I personally feel that the best way to help us be good and treat each other better as men and women is to create safeguards that prevent bad behavior. I feel that an excellent safeguard would be to put women into positions of authority and status within the church. Because as it stands holding the priesthood is about having power, presiding is about 'being the boss' and men who don't really hold the Priesthood perform priesthood duties all the time. The Priesthood structure also gives a rather striking impression that men are more important, more worthwhile, and just plain better than women, even if it shouldn't.

The message we should be getting isn't the message we are getting. I'm sure it's because we aren't understanding it properly, but the fact of the matter is we aren't hearing what we're supposed to. I think the fastest way to fix this (and thereby increase happiness) is to alter how things are taught so that when we hear it, though we may be imperfect, we understand what we're supposed to.

8 comments:

Texas said...

Because as it stands holding the priesthood is about having power, presiding is about 'being the boss' and men who don't really hold the Priesthood perform priesthood duties all the time. The Priesthood structure also gives a rather striking impression that men are more important, more worthwhile, and just plain better than women, even if it shouldn't.


Very, very, very well said. I enjoyed the post very much

ZD Eve said...

Starfoxy, fabulous post. Thank you, thank you for articulating the problems with explanations of abuse and unrighteous dominion as isolated incidents, somehow completely unrelated to the power structure in which they occur.

As you note, far too often we appeal to justifications of patriarchy in terms of the ideal of Christian behavior--perfect Christian behavior will eradicate the problems of patriarchy. True enough, but we'd never tolerate such starry-eyed idealism in the realm of government, for example--so why do we tolerate it in the church and in the family? Perfect Christian behavior would make any form of government work--a monarchy, an oligarchy, etc.--but there are very good reasons we don't entrust ourselves to such forms (as Alma urges his people not to trust anyone to be their king).

Starfoxy said...

Thanks for the comments (and praise, I like praise :)) everyone. Who would have ever guessed that Machiavelli could be used to counter Patriarchy?

Anyhow, I should add that while pondering those two questions that I outlined the answer to the second one is really where the rubber hits the road. It is possible that the current power structure is the speediest way to make us into good people, and if that is true then it would be best to maintain the status quo (because happiness is secondary to increased goodness). I think, though, that whether or not this is true is up for debate.

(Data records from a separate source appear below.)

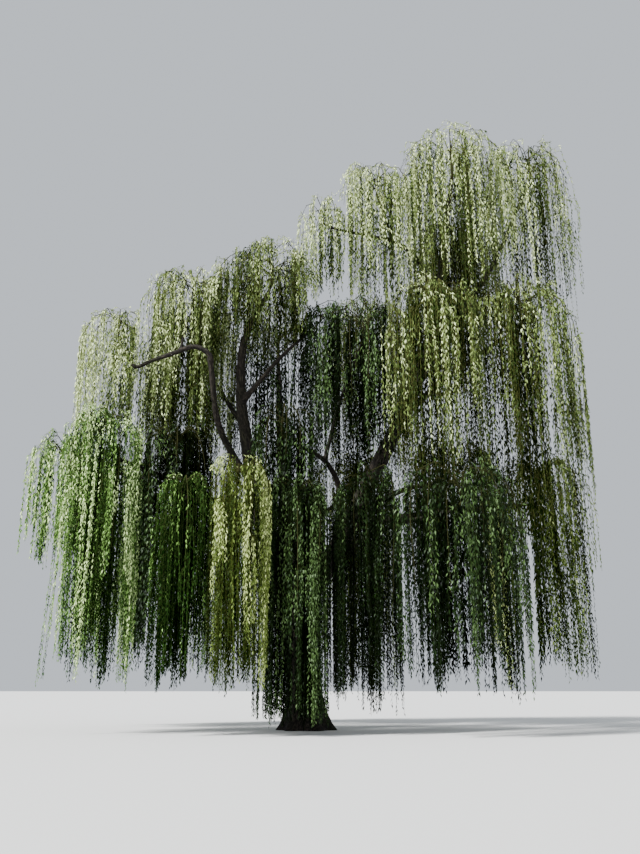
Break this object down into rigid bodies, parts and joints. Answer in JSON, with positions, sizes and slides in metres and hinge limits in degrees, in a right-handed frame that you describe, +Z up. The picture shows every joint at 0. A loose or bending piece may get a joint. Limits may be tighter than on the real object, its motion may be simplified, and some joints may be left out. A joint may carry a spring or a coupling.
{
  "type": "weeping willow tree",
  "caption": "Old weeping willow in full leaf: a short flared trunk forks into rising limbs under domes of foliage that hang to the ground as curtains.",
  "frame": {"origin": "middle of the flat cut under the trunk, at ground level", "axes": "+Z up; +X to the right and +Y away from the viewer as the picture shows the tree"},
  "size_m": [22.1637, 14.5737, 24.8277],
  "materials": {
    "bark": "rough grey-brown furrowed bark",
    "leaves_light": "soft yellow-green leaves",
    "leaves_fresh": "soft mid-green leaves",
    "leaves_olive": "soft olive-green leaves",
    "leaves_deep": "soft deep-green leaves"
  },
  "bodies": {
    "root": {"trunk": "bark", "left_limb": "bark", "right_limb": "bark", "back_limb": "bark", "low_left_limb": "bark", "left_arm_riser": "bark", "left_arm": "bark", "middle_limb": "bark", "top_left_arm": "bark", "left_outer_curtain_bough": "bark", "left_inner_curtain_bough": "bark", "front_column_bough": "bark", "front_left_curtain_bough": "bark", "front_right_curtain_bough": "bark", "middle_front_curtain_bough": "bark", "middle_right_dome_bough": "bark", "right_dome_bough": "bark", "right_outer_dome_bough": "bark", "far_right_dome_bough": "bark", "top_left_dome_bough": "bark", "upper_left_shoulder_bough": "bark", "upper_left_right_side_bough": "bark", "low_right_front_curtain_bough": "bark", "low_right_curtain_bough": "bark", "low_back_left_curtain_bough": "bark", "back_left_dome_bough": "bark", "low_back_curtain_bough": "bark", "low_back_right_curtain_bough": "bark", "back_right_dome_bough": "bark", "low_right_back_curtain_bough": "bark", "back_top_dome_bough": "bark", "upper_left_dome": "leaves_light", "top_dome": "leaves_light", "back_dome": "leaves_deep", "left_curtain": "leaves_fresh", "left_outer_curtain": "leaves_fresh", "left_inner_curtain": "leaves_deep", "front_column": "leaves_olive", "front_left_curtain": "leaves_fresh", "front_right_curtain": "leaves_deep", "centre_curtain": "leaves_deep", "middle_front_curtain": "leaves_deep", "middle_right_dome": "leaves_deep", "right_dome": "leaves_light", "right_outer_dome": "leaves_light", "far_right_dome": "leaves_light", "top_left_arm_dome": "leaves_light", "top_left_dome": "leaves_light", "upper_left_tip": "leaves_light", "upper_left_shoulder": "leaves_light", "upper_left_right_side": "leaves_deep", "low_right_front_curtain": "leaves_deep", "low_right_curtain": "leaves_olive", "low_back_left_curtain": "leaves_fresh", "back_left_dome": "leaves_light", "low_back_curtain": "leaves_fresh", "low_back_right_curtain": "leaves_olive", "back_right_dome": "leaves_light", "low_right_back_curtain": "leaves_deep", "back_top_dome": "leaves_light"}
  },
  "joints": []
}
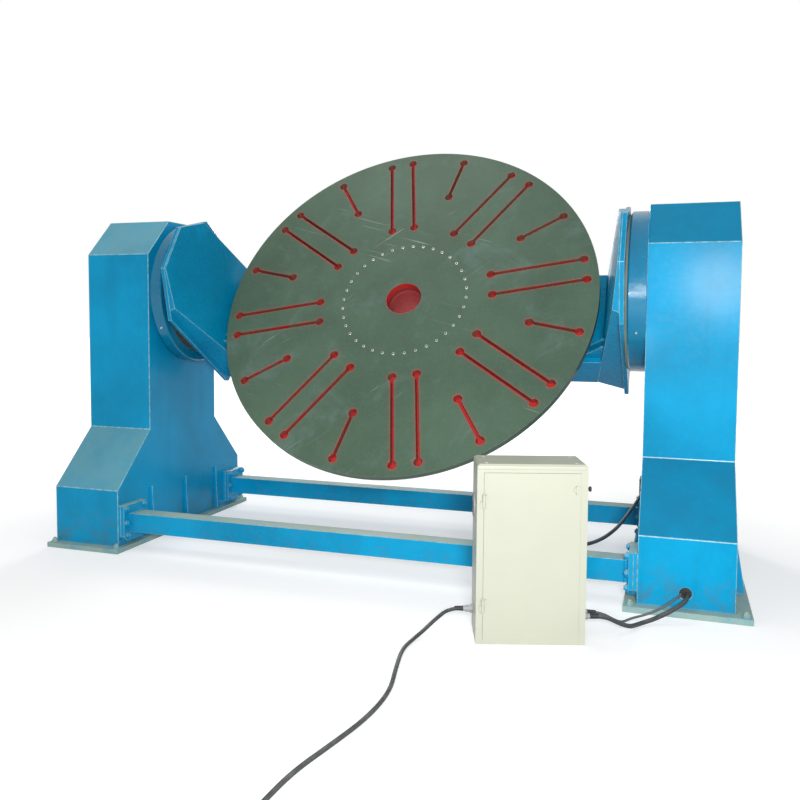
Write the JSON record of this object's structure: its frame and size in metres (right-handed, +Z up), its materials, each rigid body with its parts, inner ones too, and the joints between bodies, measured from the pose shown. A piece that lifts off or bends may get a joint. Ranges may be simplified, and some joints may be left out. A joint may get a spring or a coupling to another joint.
{
  "type": "welding positioner",
  "caption": "Head-and-tail tilt-turn welding positioner: two columns carry a tilting cradle with a large slotted turntable and a free-standing control cabinet.",
  "frame": {"origin": "on the floor, at the middle of the machine's footprint", "axes": "+X along the tilt axis towards the drive column, +Y away from the side where the operator and the cabinet stand, +Z up"},
  "size_m": [4.214, 4.205, 2.6741],
  "materials": {
    "column_blue": "semi-gloss paint",
    "deck_green": "weathered paint",
    "table_green": "satin paint",
    "machined_steel": "ground",
    "dark_steel": "oiled",
    "seal_cream": "satin",
    "cabinet_cream": "textured powder coat",
    "cap_grey": "powder coat",
    "zinc": "zinc plated",
    "black_plastic": "matte",
    "grey_plastic": "matte",
    "cable_black": "matte",
    "cable_grey": "matte",
    "plug_red": "gloss",
    "motor_blue": "satin paint"
  },
  "bodies": {
    "stand": {"cabinet_cable_glands": "grey_plastic", "cabinet_cap": "cap_grey", "cabinet_carcass": "cabinet_cream", "cabinet_contactors": "grey_plastic", "cabinet_inverters": "grey_plastic", "cabinet_mounting_plate": "zinc", "cabinet_side_louvre": "black_plastic", "cable_grommet": "black_plastic", "column_junction_box": "grey_plastic", "cradle_cable": "cable_black", "drive_base_plate": "deck_green", "drive_beam_bolts": "zinc", "drive_beam_pads": "column_blue", "drive_cable": "cable_black", "drive_column": "column_blue", "drive_drum": "column_blue", "drive_inner_ribs": "column_blue", "drive_outer_ribs": "column_blue", "drive_service_cover": "column_blue", "front_tie_beam": "column_blue", "idler_base_plate": "deck_green", "idler_beam_bolts": "zinc", "idler_beam_pads": "column_blue", "idler_column": "column_blue", "idler_drum": "column_blue", "idler_inner_ribs": "column_blue", "mains_cable": "cable_black", "mains_coil": "cable_black", "mains_plug": "plug_red", "rear_tie_beam": "column_blue", "sensor_cable": "cable_grey", "tie_beam_flanges": "column_blue"},
    "cradle": {"drive_end_plate": "column_blue", "idler_end_plate": "column_blue", "drive_trunnion": "machined_steel", "idler_trunnion": "dark_steel", "drive_seal_ring": "seal_cream", "drive_arm": "column_blue", "idler_arm": "column_blue", "cross_box": "column_blue", "drive_knee_gussets": "column_blue", "idler_knee_gussets": "column_blue", "slewing_seat": "column_blue", "slewing_fixed_ring": "machined_steel", "turn_reducer": "motor_blue", "turn_motor": "motor_blue", "turn_motor_cowl": "motor_blue"},
    "turntable": {"slotted_faceplate": "table_green", "slewing_gear_ring": "machined_steel"},
    "pinion": {"turn_pinion": "machined_steel"},
    "cabinet_door": {"cabinet_door": "cabinet_cream"},
    "latch": {"door_latch": "black_plastic"}
  },
  "joints": [
    {"name": "tilt", "type": "hinge", "parent": "stand", "child": "cradle", "pos_m": [0.014, 0.33164, 1.65], "axis": [1, 0, 0], "range_deg": [-57.73, 77.27]},
    {"name": "turn", "type": "hinge", "parent": "cradle", "child": "turntable", "pos_m": [0.014, 0.38322, 1.61743], "axis": [0, -0.8455, 0.5339], "continuous": true},
    {"name": "pinion_spin", "type": "hinge", "parent": "cradle", "child": "pinion", "pos_m": [0.566, 0.38322, 1.61743], "axis": [0, -0.8455, 0.5339], "continuous": true},
    {"name": "door_swing", "type": "hinge", "parent": "stand", "child": "cabinet_door", "pos_m": [0.90587, -1.13864, 0.4], "axis": [0, 0, -1], "range_deg": [0, 110]},
    {"name": "latch_turn", "type": "hinge", "parent": "cabinet_door", "child": "latch", "pos_m": [1.30264, -1.00354, 0.717], "axis": [0.2974, -0.9548, 0], "range_deg": [0, 90]}
  ],
  "couplings": [
    {"joint": "pinion_spin", "follows": "turn", "ratio": -5.5714}
  ]
}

However, there is no doubt in my mind that curent happiness would be increased by providing safeguards against abuse.

Tigersue said...

I now find your blog, go figure. :)

I have added it to the calling all LDS women Blog roll.

Anonymous said...

I'm intrigued where you're going with this thought SF, but you didn't take it far enough. Just when you were getting up a head of steam, you quit. The last paragraph makes my head hurt. Please elaborate further!

Starfoxy said...

Rich-
It's like the Bohr model of the atom. We teach 7th graders that there are rigidly defined electron orbits even though it isn't really true. They gain better understanding of what an atom is by thinking of it as a miniature solar system. If we were to teach 7th graders about the Heisenberg uncertainty principle and matter waves, and how electrons are really orbiting at a frequency rather than a distance maybe one or two would get it, but most would be left with an vague incorrect idea of what an atom is. By teaching them something that is technically false, but within their range of understanding, they get closer to the truth than they would had we actually told them the truth.

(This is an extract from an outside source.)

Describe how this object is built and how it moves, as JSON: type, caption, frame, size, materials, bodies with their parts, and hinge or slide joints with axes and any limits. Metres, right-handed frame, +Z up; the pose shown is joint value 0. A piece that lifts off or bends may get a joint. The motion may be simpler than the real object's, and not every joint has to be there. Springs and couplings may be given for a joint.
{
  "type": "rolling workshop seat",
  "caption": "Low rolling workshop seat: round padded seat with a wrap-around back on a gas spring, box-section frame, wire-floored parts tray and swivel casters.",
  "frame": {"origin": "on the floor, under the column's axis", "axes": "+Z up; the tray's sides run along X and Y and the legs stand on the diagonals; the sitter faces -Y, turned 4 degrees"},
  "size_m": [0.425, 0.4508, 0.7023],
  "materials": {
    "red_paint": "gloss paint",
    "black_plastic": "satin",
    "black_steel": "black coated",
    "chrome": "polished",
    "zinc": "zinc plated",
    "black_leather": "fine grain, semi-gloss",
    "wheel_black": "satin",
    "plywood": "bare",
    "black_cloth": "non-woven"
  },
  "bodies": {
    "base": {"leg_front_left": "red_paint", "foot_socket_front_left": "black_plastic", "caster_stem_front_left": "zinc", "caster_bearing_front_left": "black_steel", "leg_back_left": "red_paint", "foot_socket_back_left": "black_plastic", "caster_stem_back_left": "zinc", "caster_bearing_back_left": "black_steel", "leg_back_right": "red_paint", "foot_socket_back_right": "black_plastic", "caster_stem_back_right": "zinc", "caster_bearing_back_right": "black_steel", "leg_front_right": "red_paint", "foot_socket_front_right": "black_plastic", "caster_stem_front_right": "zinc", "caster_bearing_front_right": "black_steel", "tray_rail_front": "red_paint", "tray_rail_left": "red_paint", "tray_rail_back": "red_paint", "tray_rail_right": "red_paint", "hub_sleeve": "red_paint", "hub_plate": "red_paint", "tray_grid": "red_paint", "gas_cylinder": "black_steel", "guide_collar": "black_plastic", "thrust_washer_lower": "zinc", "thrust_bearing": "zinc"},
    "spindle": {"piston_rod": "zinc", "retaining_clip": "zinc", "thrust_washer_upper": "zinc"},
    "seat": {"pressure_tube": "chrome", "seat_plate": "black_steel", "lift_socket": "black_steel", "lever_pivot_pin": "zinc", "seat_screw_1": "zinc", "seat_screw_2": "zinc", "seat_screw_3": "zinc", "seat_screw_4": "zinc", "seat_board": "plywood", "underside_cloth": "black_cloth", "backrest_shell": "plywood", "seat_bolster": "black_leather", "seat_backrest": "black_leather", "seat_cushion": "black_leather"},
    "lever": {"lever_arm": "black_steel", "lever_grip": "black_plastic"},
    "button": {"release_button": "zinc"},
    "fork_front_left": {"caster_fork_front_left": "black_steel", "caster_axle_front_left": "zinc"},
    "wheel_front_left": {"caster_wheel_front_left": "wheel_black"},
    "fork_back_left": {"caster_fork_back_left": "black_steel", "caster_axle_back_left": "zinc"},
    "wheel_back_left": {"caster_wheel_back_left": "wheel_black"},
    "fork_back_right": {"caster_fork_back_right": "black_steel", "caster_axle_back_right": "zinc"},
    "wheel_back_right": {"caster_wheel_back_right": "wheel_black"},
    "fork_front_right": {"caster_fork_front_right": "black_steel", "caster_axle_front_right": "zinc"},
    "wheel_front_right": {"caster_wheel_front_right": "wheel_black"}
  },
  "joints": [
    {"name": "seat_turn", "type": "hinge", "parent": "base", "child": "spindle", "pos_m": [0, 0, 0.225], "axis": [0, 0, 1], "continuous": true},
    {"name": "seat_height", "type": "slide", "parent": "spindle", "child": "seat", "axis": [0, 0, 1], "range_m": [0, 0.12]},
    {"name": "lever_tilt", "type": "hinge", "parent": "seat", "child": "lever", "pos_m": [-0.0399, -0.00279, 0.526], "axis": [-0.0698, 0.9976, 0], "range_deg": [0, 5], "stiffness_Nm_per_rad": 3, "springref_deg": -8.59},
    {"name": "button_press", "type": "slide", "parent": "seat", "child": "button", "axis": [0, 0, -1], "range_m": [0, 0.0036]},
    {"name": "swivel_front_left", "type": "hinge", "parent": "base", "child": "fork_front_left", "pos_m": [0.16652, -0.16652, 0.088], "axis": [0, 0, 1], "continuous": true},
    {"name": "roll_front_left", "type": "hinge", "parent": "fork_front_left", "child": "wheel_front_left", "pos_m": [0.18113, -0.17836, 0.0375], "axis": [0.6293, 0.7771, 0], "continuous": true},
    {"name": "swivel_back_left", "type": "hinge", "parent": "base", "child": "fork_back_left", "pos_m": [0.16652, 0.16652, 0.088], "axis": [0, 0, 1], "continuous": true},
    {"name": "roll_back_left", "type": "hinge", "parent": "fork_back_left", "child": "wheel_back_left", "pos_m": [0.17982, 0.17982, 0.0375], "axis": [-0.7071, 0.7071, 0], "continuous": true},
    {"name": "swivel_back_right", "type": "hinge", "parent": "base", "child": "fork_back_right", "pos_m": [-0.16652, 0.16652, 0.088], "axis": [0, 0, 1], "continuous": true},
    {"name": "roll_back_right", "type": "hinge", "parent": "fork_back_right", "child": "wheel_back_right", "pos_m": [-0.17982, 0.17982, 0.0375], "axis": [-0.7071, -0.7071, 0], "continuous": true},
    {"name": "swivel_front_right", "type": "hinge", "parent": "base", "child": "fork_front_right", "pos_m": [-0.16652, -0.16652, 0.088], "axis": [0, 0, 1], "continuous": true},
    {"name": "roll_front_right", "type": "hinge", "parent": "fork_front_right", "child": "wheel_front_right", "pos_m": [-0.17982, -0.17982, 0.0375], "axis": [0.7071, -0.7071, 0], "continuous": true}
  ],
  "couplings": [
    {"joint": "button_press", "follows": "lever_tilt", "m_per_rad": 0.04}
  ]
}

So it is with some of the things I mentioned, like the preside language. The way the General Authorities cling to the term leads me to believe that, perhaps on some higher plane of spiritual understanding, preside really is the best word to describe a father's duty to his family. The trouble is, we're 7th graders who are left with a vague incorrect understanding (that preside is about power and dominion). I'm mostly saying that I think it would be better to teach us something that may not technicially be true (or not completely true) so that we can get a more concrete idea that is closer to what the truth actually is. I think that most members would better understand what a father's duty is to his family by abandoning terms that make us think "better than" or "in charge."

Anonymous said...

(sound of Mr. Dense finally getting your point... "a-ha!").

Yeah, I like to teach outside of cliched context whenever I can get away with it. It's an interesting mix, me with 8 or 9 priests, the Bish and YM president all in the same room (Bish's office). I can't get away with too much unorthodoxy. So far so good however...

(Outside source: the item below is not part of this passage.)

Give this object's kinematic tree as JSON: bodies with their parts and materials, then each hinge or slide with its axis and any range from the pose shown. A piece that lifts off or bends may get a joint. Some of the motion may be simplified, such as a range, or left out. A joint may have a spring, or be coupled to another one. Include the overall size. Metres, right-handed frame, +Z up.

You would like this book SF. Very cool perspective on the whole Adam/Eve story; the best out there anywhere (in or out of the Church) IMO. Eve is definitely the protagonist/heroine of the story.

Dora said...

I'm so glad to have found your blog through Deborah's link.

In a live and let live sense, it's fine to live by incorrect principles ... as long as one doesn't inflict them on other people. However, the priesthood by its very nature is to be used in interpersonal interactions. There is no using it in a box. Therefore, I agree that a system of checks and balances is needed. As we see clearly in politics (another power arena), one cannot rely on the judicious use of power, since it inevitably leads to desires for unrighteous dominion.

As for what motivates people to be good, I agree that it is an extremely personal matter. For some, appearing to be good motiviates one to BE good, for others, it allows them to be lazy. OTOH, the knowledge of one's sinfulness can be a powerful motivator to strive for righteousness, while others may not be able to escape such a sandpit. Sometimes I ruminate that it would be so nice to have one easy answer, then I remember that none of us chose the easy answer.

As for complacency, I think that surrendering responsibility can be a sin of omission. If those who abuse their power and authority are not stopped, it is not enough to say that it will all work out in the end, or other such nonsense. I believe that those who had the power and authority to right a wrong and do not, will ultimately be held accountable for the wrong things that stem from their refusal to act. From small environmental concerns like recycling, to large concerns like abuse in the Catholic church, the effects of inaction are unavoidable.